While the farm was great. Is great. And I have only a bajillion more stories and details to describe and savor over and over again Sarah and I also needed a break from the loss of control and schedule that happens when you enter into someone else’s life as an interloper. We spent a weekend in Venice devouring art and dreaming of our own canal side homes, eating the best eggplant lasagna ever even imagined and drinking aperol spritz as if we were old retired women with nothing to do but circulate the town gossip. We rented a car and cured our unwelcome-accidental hangovers in a cool dark cave in Slovenia and then ate dinner in the house of the man who invented valium, which, is now a pizza joint in Opatija. Opatija is a town on the coast in Istria built solely as a vacation resort during the Austro Hungarian Empire and all the buildings look like some sort of cake in a pastel color and they all face the sea. It is like a toy town sitting on the coast. They have beach bars and swimming pools built into the sea and small Italian, Croatian, and Slovenia children run around naked pulling little plants out of the sea and jumping off rock ledges.

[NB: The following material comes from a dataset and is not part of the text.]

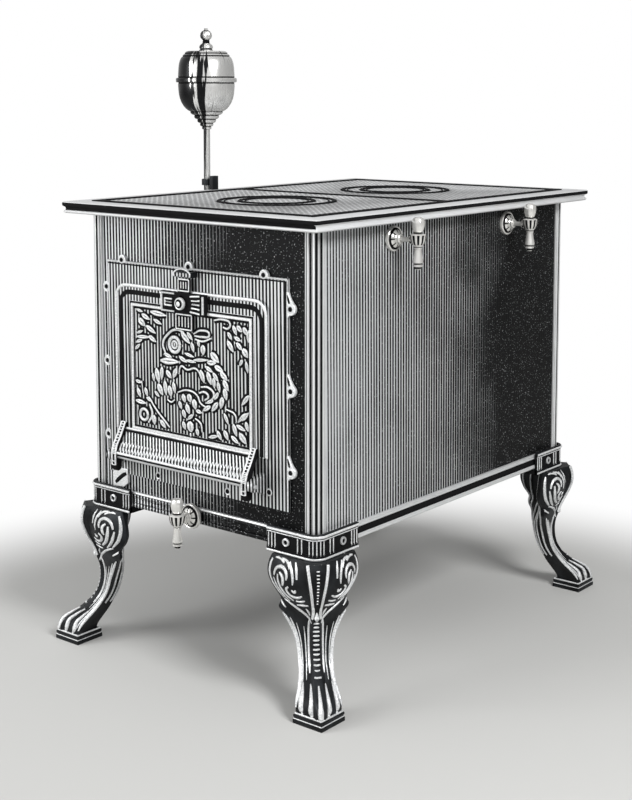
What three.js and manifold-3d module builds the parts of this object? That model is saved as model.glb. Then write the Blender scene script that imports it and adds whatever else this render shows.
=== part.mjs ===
// Spirit stove on four cast cabriole legs: a sheet-iron body with moulded corners, a cast hob with two
// ring places, a drop-down oven door with an offset pivot and a slide latch, three lever taps and a spirit
// reservoir on a riser pipe. Millimetres, +Z up, origin on the floor under the middle of the whole stove.
// The pieces are drawn about the middle of the body, and the group is moved to the origin at the end. The
// door looks along -Y, the two hob taps are on the +X side and the reservoir is on the -X side.

import * as THREE from 'three';
import { mergeVertices } from 'three/addons/utils/BufferGeometryUtils.js';
import Module from 'manifold-3d';

const wasm = await Module();
wasm.setup();

// Clearances shared by the whole stove
const seatGap = 0.3;
const runGap = 0.4;
const overrun = 5;

// Body
const bodyWidth = 482;
const bodyDepth = 716;
const bodyBottom = 245;
const hobTop = 750;
const sheet = 2;

// Corner posts
const postReach = 22;
const postWall = 2.5;
const postRound = 9;
const postBeadRadii = [2.6, 1.5];
const postBeadPlaces = [13.2, 18.6];

// Base rails
const railHeight = 26;
const railBead = 4.2;
const railRound = 1.5;

// Hob
const hobOverhangSide = 32.5;
const hobOverhangEnd = 39.5;
const hobPlate = 10;
const hobEdge = 19;
const hobRimWall = 9;
const hobNose = 2.5;
const hobCove = 5;
const hobBead = 3;
const hobCornerRound = 5;
const hobLineInset = 38;
const hobLineWidth = 4;
const panelBar = 22;
const panelSink = 1.6;
const ringPlace = 166.5;
const ringRadius = 100;
const ringThickness = 6;
const ringSeat = 6;
const ringRim = 5;
const ridgeHeight = 1.4;
const ridgeWidth = 3;
const lidRadius = 65;
const lidFlange = 3;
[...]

(a side note: Now were in Ljubljana and I can’t help but think back 8 months ago when I had spent the day here alone to work around some Visa issue. It was just what I needed, a day when I wasn’t trying to learn Croatian or figure out how to have a life in Zagreb. It seems very distant and I remember feeling like I was really struggling with getting things moving here. Now, as the train pulls away I have that same pang of regret that must happen constantly as you age, if only I had known how to do it the first time-how ask the right questions, how to get interviews… In some ways its nice because you see the progression and feel the learning curve. In other ways, when time is bookended like this, you reluctantly wonder if it really is possible to waste time and if that is a forgivable offense? An unavoidable mistake?)
Sigh back to the serious matters at hand, post farm life, post the building of a hay mountain, the cleaning of literally hundreds of nectarines, the baking of many of loaves of bread and a handful of pleasant swims in the sea—Sarah and I decided to head to a more urban setting: Berlin. To be perfectly honest I don’t know much about Berlin and had to do some basic fact searching just to come to terms with the littler knowledge that had somehow been rattling around in my brain. Berlin felt strange to me, I didn’t have a context for it, a map or a timeline or a grasp of the cultural norms, meaning I missed out on the ah-ha moments of clarity that sometime accompany traveling to places you’ve only known before in intangible ways. Berlin was unknown to me and surprised me with its broad avenues and quiet bars and decentralized sprawl.